The Book of Lost Saints by Daniel José Older

The Book of Lost Saints plays off the ghost story trope, by having the ghost both tell its story, and want to learn more of her own story. Marisol has to haunt Ramon, who has been pushing aside his Cuban heritage, in part because of his own skepticism of the fantastical family histories he was told as a child. It is the only way she can get her story across to him, and get him to investigate the parts of the story that she herself is unsure of.

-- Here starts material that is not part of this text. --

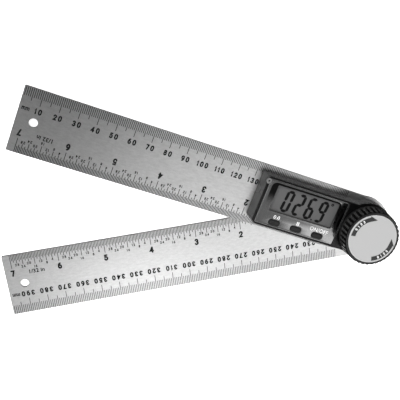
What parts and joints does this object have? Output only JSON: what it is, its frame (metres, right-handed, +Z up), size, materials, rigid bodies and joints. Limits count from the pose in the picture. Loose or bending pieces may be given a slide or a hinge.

But Older plays off the importance of heritage and family history, as Ramon not only must hear a story told to him by Marisol, but discover a story to tell his own ghost, the story being important to generations in multiple levels.

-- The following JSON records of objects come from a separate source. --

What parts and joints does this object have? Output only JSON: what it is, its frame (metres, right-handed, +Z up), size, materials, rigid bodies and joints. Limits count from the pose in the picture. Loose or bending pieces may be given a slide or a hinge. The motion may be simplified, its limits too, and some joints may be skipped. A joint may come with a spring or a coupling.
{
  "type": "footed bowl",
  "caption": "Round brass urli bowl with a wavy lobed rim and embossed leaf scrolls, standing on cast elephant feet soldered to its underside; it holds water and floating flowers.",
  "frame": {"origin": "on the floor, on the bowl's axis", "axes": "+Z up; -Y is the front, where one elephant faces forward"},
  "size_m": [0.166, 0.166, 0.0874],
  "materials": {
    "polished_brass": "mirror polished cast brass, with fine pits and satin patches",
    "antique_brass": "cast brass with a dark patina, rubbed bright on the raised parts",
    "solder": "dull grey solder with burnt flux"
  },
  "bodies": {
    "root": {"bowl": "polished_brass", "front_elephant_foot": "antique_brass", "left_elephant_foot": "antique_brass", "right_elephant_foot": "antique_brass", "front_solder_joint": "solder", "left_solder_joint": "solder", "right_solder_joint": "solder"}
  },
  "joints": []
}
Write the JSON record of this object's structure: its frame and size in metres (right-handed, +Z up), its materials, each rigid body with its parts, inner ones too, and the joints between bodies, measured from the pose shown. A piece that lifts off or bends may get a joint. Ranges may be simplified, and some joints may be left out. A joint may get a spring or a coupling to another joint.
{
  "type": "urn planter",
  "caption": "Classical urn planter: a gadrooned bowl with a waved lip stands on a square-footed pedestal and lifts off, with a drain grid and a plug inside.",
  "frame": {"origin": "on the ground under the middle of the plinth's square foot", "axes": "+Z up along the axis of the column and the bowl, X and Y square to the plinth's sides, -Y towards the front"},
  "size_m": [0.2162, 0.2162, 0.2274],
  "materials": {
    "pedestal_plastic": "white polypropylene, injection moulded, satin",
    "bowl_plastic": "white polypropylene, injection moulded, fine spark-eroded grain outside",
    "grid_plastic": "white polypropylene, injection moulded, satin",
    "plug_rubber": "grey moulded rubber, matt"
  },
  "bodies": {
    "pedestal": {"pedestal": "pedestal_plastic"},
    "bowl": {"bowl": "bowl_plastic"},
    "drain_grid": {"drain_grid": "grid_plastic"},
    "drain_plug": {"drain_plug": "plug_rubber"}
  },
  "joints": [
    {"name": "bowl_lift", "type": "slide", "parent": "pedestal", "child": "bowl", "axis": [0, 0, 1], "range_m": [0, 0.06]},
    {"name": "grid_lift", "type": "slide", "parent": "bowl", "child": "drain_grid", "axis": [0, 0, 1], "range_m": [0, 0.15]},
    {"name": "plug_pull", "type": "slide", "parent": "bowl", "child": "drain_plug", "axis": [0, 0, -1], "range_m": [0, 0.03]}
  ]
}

In Cuba I Was a German Shepherd by Ana Menéndez 

Ana Menéndez’s In Cuba I was a German Shepherd plays off the joke, “Here in America, I may be a short, insignificant mutt, but in Cuba I was a German shepherd.” It’s a common joke among Cuban exiles who live in Miami and elsewhere in the United States, who mostly only have their stories (and sometimes, their embellishments) of who they were and what they had in Cuba. These eleven short stories share the theme of self-mythologizing, and how people can keep a part of their home (and pass on something of their home to the next generation) through stories.

Ordinary Girls by Jaquira Díaz

Jaquira Díaz’s Ordinary Girls follows Diaz and her family as they move within Puerto Rico, and eventually to Miami Beach, after her family deals with some traumatic experiences in their home. Díaz is young when they move, and she idolizes her father. She writes down how when she tries to go back to Puerto Rico as an adult, to her old school and neighborhood, a child tells her to leave, that “You don’t belong here.”

The importance of stories to Diaz is clear to the reader from the beginning, as she fantasizes about her dad telling her “all his secrets, all the stories not meant for children…And I would write it all down, determined to remember. Prohibido olvidar.” Díaz knows this as she says, “how quickly a home can drop you.” So she tells her story, about her family (both blood and chosen), and herself, not only for herself, but for her girls, and the girls to come.